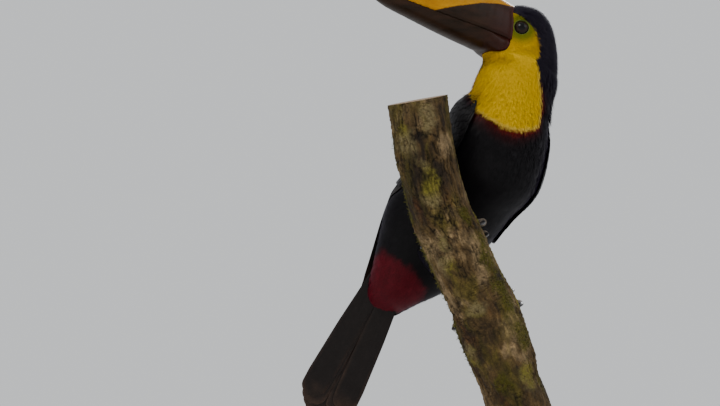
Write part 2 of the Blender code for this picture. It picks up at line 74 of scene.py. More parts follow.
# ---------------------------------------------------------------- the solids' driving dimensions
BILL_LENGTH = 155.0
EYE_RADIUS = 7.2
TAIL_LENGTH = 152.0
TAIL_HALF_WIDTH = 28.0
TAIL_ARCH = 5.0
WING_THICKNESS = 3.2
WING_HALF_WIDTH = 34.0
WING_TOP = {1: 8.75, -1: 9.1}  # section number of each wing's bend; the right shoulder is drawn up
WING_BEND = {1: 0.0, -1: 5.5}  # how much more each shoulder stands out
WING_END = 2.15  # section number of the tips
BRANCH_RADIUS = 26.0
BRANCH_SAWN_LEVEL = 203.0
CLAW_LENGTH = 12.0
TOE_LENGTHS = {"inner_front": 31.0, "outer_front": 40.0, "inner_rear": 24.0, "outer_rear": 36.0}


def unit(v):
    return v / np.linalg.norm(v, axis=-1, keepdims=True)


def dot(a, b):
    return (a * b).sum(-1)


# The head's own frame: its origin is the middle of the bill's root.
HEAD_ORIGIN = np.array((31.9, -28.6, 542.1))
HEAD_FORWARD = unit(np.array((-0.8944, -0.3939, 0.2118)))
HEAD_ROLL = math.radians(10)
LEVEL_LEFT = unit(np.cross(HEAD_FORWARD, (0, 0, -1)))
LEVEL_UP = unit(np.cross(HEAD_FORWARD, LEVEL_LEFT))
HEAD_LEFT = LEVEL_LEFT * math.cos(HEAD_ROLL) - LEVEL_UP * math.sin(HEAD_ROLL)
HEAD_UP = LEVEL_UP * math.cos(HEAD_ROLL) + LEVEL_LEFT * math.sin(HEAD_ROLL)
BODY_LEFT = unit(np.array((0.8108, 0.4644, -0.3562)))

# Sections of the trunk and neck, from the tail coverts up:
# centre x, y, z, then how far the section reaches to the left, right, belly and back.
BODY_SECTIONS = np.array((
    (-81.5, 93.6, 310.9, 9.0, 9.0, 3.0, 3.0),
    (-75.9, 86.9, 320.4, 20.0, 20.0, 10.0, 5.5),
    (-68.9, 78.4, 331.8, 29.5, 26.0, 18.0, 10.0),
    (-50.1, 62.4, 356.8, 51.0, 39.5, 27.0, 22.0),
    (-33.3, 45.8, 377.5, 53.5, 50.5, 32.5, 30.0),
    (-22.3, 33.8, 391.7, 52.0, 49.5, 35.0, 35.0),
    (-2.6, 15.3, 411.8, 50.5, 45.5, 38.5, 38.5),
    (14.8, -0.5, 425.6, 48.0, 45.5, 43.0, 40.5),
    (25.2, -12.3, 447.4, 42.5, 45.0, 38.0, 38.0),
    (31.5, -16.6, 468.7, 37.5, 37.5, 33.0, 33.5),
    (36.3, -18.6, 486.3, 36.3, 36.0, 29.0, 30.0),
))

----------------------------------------

- **GOAL**:
Extract all of the data above without altering anything.

- **SOLUTION TO THIS PROBLEM**:
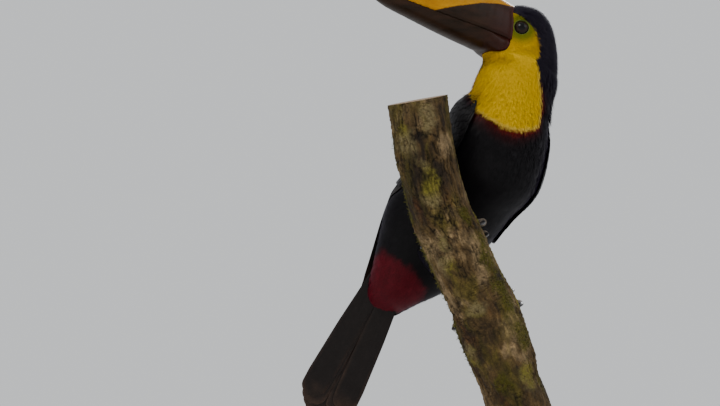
Write part 2 of the Blender code for this picture. It picks up at line 74 of scene.py. More parts follow.
# ---------------------------------------------------------------- the solids' driving dimensions
BILL_LENGTH = 155.0
EYE_RADIUS = 7.2
TAIL_LENGTH = 152.0
TAIL_HALF_WIDTH = 28.0
TAIL_ARCH = 5.0
WING_THICKNESS = 3.2
WING_HALF_WIDTH = 34.0
WING_TOP = {1: 8.75, -1: 9.1}  # section number of each wing's bend; the right shoulder is drawn up
WING_BEND = {1: 0.0, -1: 5.5}  # how much more each shoulder stands out
WING_END = 2.15  # section number of the tips
BRANCH_RADIUS = 26.0
BRANCH_SAWN_LEVEL = 203.0
CLAW_LENGTH = 12.0
TOE_LENGTHS = {"inner_front": 31.0, "outer_front": 40.0, "inner_rear": 24.0, "outer_rear": 36.0}


def unit(v):
    return v / np.linalg.norm(v, axis=-1, keepdims=True)


def dot(a, b):
    return (a * b).sum(-1)


# The head's own frame: its origin is the middle of the bill's root.
HEAD_ORIGIN = np.array((31.9, -28.6, 542.1))
HEAD_FORWARD = unit(np.array((-0.8944, -0.3939, 0.2118)))
HEAD_ROLL = math.radians(10)
LEVEL_LEFT = unit(np.cross(HEAD_FORWARD, (0, 0, -1)))
LEVEL_UP = unit(np.cross(HEAD_FORWARD, LEVEL_LEFT))
HEAD_LEFT = LEVEL_LEFT * math.cos(HEAD_ROLL) - LEVEL_UP * math.sin(HEAD_ROLL)
HEAD_UP = LEVEL_UP * math.cos(HEAD_ROLL) + LEVEL_LEFT * math.sin(HEAD_ROLL)
BODY_LEFT = unit(np.array((0.8108, 0.4644, -0.3562)))

# Sections of the trunk and neck, from the tail coverts up:
# centre x, y, z, then how far the section reaches to the left, right, belly and back.
BODY_SECTIONS = np.array((
    (-81.5, 93.6, 310.9, 9.0, 9.0, 3.0, 3.0),
    (-75.9, 86.9, 320.4, 20.0, 20.0, 10.0, 5.5),
    (-68.9, 78.4, 331.8, 29.5, 26.0, 18.0, 10.0),
    (-50.1, 62.4, 356.8, 51.0, 39.5, 27.0, 22.0),
    (-33.3, 45.8, 377.5, 53.5, 50.5, 32.5, 30.0),
    (-22.3, 33.8, 391.7, 52.0, 49.5, 35.0, 35.0),
    (-2.6, 15.3, 411.8, 50.5, 45.5, 38.5, 38.5),
    (14.8, -0.5, 425.6, 48.0, 45.5, 43.0, 40.5),
    (25.2, -12.3, 447.4, 42.5, 45.0, 38.0, 38.0),
    (31.5, -16.6, 468.7, 37.5, 37.5, 33.0, 33.5),
    (36.3, -18.6, 486.3, 36.3, 36.0, 29.0, 30.0),
))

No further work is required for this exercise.